• [Work to do] Quote only the lines from the top of the listing below down to and including the line with "sweep: float = 0.085".

• [Information supplied]
--------------------------------

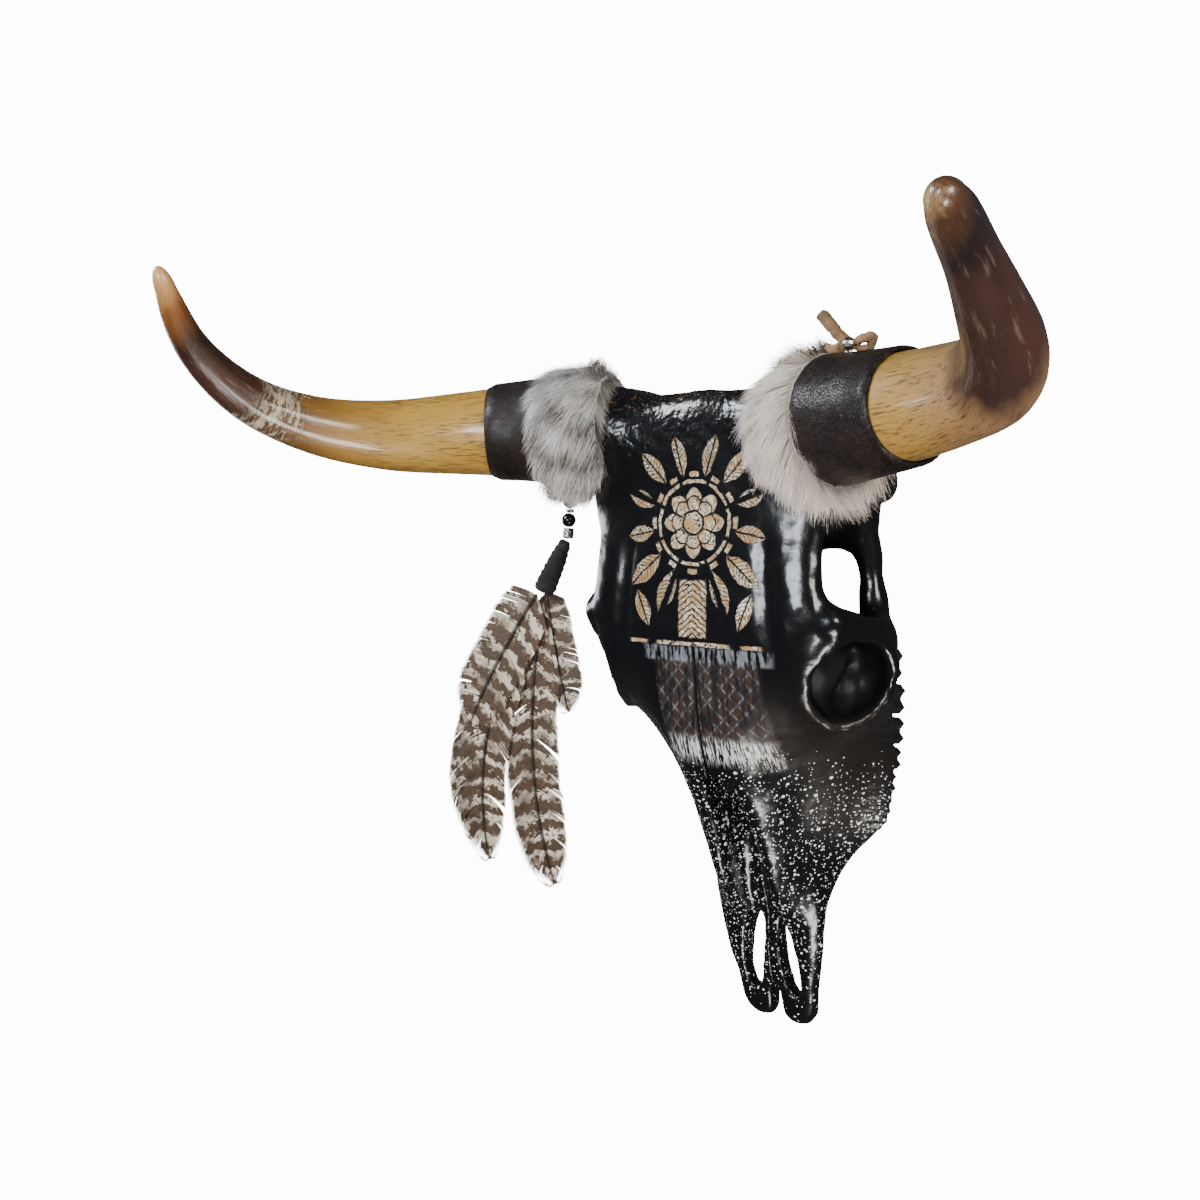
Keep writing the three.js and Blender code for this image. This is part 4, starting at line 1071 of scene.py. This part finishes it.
@dataclass
class Feather:
    """One barred feather: a shaft and the barbs on both sides of it."""

    name: str
    root: tuple
    bend: tuple
    tip: tuple
    left: float
    right: float
    lie: float
    root_width: float
    pale_shaft: bool = False
    barbs: int = 330
    thickness: float = 1.3
    segments: int = 6
    sweep: float = 0.085

    def axis(self, t: float) -> tuple:
        """Point and direction on the shaft line in plan, in millimetres."""
        a, b, c = Vector(self.root), Vector(self.bend), Vector(self.tip)
        point = a * (1 - t) ** 2 + b * (2 * t * (1 - t)) + c * t * t
        direction = ((b - a) * (1 - t) + (c - b) * t).normalized()
        return point, direction

    def width(self, t: float) -> float:
        """Share of the full half width."""
        grown = self.root_width + (1 - self.root_width) * smooth_step(t, 0.0, 0.3)
        return grown * math.sqrt(max(1 - max((t - 0.72) / 0.29, 0.0) ** 2, 0.02))

    def height(self, t: float, across: float, length: float) -> float:
        """Height of the vane's upper face, in millimetres."""
        rise = 3.2 * (1 - smooth_step(t * length, 0, 70))
        return self.lie + (1 - abs(across)) * 0.9 + rise + self.thickness

    def build(self, vane: bpy.types.Material, shaft: bpy.types.Material) -> bpy.types.Object:
        """Builds the feather.

        Args:
            vane: material of the barbs.
            shaft: material of the shaft.

        Returns:
            The feather as one mesh.
        """
        dice = random.Random(self.name)
        length = sum((self.axis((i + 1) / 20)[0] - self.axis(i / 20)[0]).length for i in range(20))
        form = bmesh.new()
        layer = form.verts.layers.float_vector.new("vane")
        for hand, half in ((-1, self.left), (1, self.right)):
            lean, trim, left_in_group = 0.0, 1.0, 0
            for i in range(self.barbs):
                if left_in_group <= 0:
                    left_in_group = dice.randint(6, 26)
                    lean = dice.choice((-0.010, 0.010)) if dice.random() < 0.10 else dice.uniform(-0.002, 0.002)
                    trim = dice.uniform(0.95, 1.02)
                left_in_group -= 1
                t = i / self.barbs
                chance = dice.random()
                lift = dice.uniform(-0.12, 0.12)
                rows = []
                for k in range(self.segments + 1):
                    s = k / self.segments
                    place = min(t + (self.sweep + lean) * s ** 1.4, 1.0)
                    point, direction = self.axis(place)
                    reach = self.width(place) * half * s * trim * (1 + dice.uniform(-0.006, 0.006))
                    cross = Vector((direction.y, -direction.x)) * hand
                    centre = point + cross * reach
                    thick = 0.5 * length / self.barbs * (1.5 if k < self.segments else 0.5)
                    ruffle = noise.noise(Vector((place * 9, hand * 3 + s, self.lie))) * 1.6 * s
                    z = self.height(place, s, length) + lift * s + max(ruffle + lean * 30 * s, -0.9)
                    pair = []
                    for way in (-1, 1):
                        spot = centre + direction * (thick * way)
                        vert = form.verts.new(placed(spot.x, spot.y, z + 0.05 * way))
                        vert[layer] = (place * length, s * hand, chance)
                        pair.append(vert)
                    rows.append(pair)
                for (a, b), (c, d) in zip(rows, rows[1:]):
                    form.faces.new((a, c, d, b) if hand < 0 else (a, b, d, c))
        self._shaft(form, layer, length)
        piece = from_bmesh(self.name, form)
        dressed(piece, "barred_feather", vane, shaft)
        return piece

    def _shaft(self, form: bmesh.types.BMesh, layer: object, length: float) -> None:
        """Adds the tapering shaft on top of the vane."""
        rings = 30
        ring = bmesh.ops.create_circle(form, segments=8, radius=1.0)["verts"]
        edges = list({e for v in ring for e in v.link_edges})
        verts = ring
        for i in range(rings + 1):
            if i:
                grown = bmesh.ops.extrude_edge_only(form, edges=edges)["geom"]
                verts = [g for g in grown if isinstance(g, bmesh.types.BMVert)]
                edges = [g for g in grown if isinstance(g, bmesh.types.BMEdge)]
                for face in (g for g in grown if isinstance(g, bmesh.types.BMFace)):
                    face.material_index = 1
            t = i / rings * 0.97
            point, direction = self.axis(t)
            radius = 1.5 * (1 - t) + 0.5
            cross = Vector((direction.y, -direction.x))
            z = self.height(t, 0, length) + 0.7
            for order, vert in enumerate(verts):
                angle = math.tau * order / len(verts)
                spot = point + cross * (math.cos(angle) * radius)
                vert.co = placed(spot.x, spot.y, z + math.sin(angle) * radius * 0.8)
                vert[layer] = (t * length, 0, 0.5)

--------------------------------

• [Task response]
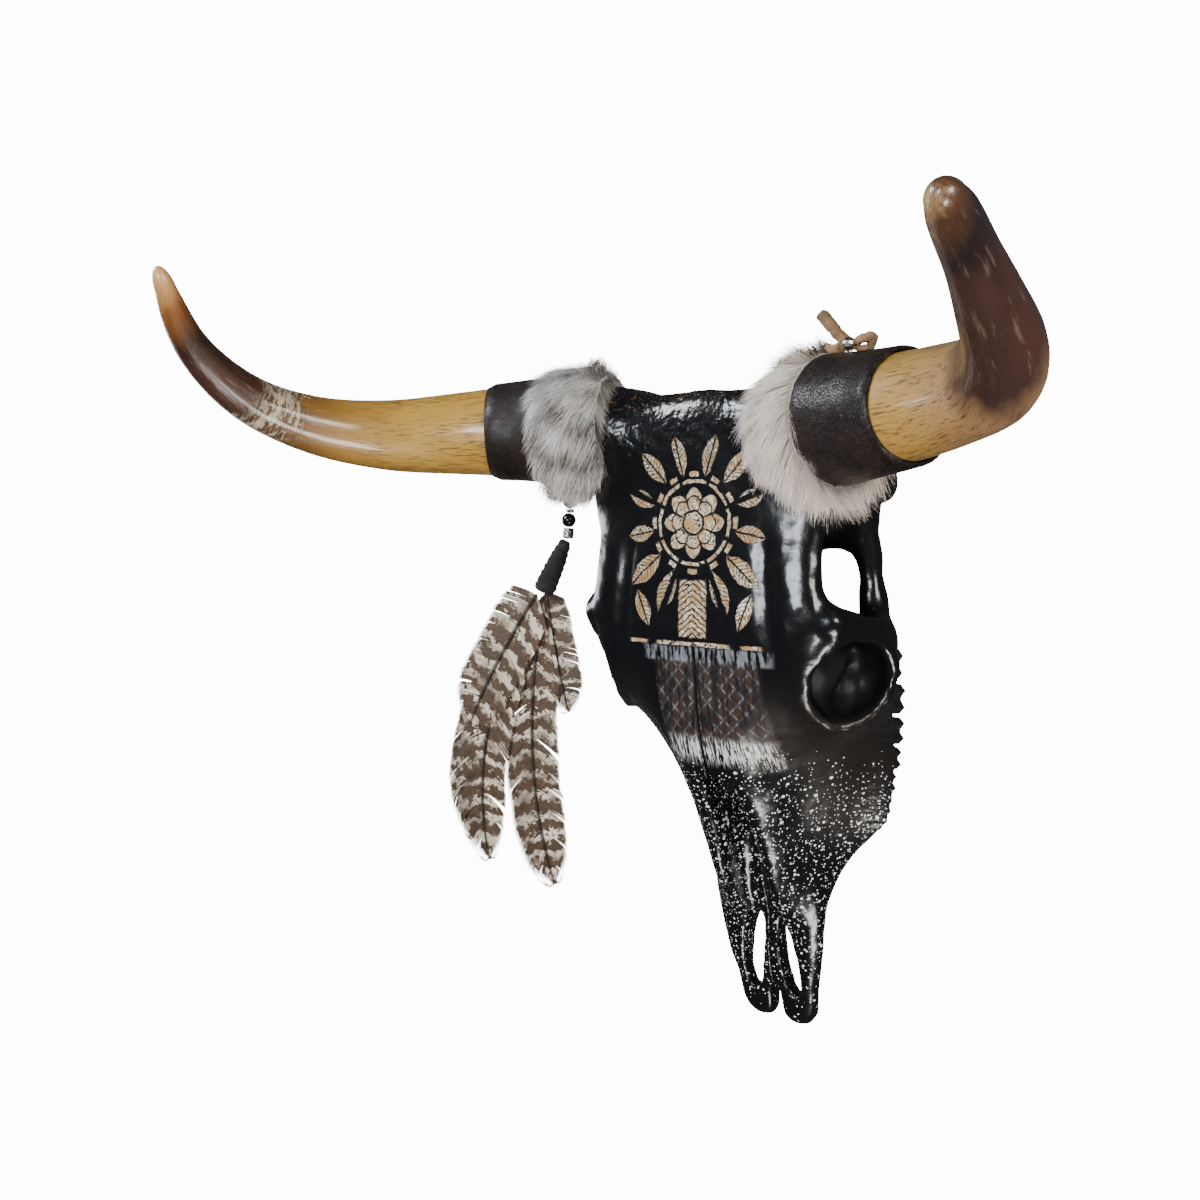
Keep writing the three.js and Blender code for this image. This is part 4, starting at line 1071 of scene.py. This part finishes it.
@dataclass
class Feather:
    """One barred feather: a shaft and the barbs on both sides of it."""

    name: str
    root: tuple
    bend: tuple
    tip: tuple
    left: float
    right: float
    lie: float
    root_width: float
    pale_shaft: bool = False
    barbs: int = 330
    thickness: float = 1.3
    segments: int = 6
    sweep: float = 0.085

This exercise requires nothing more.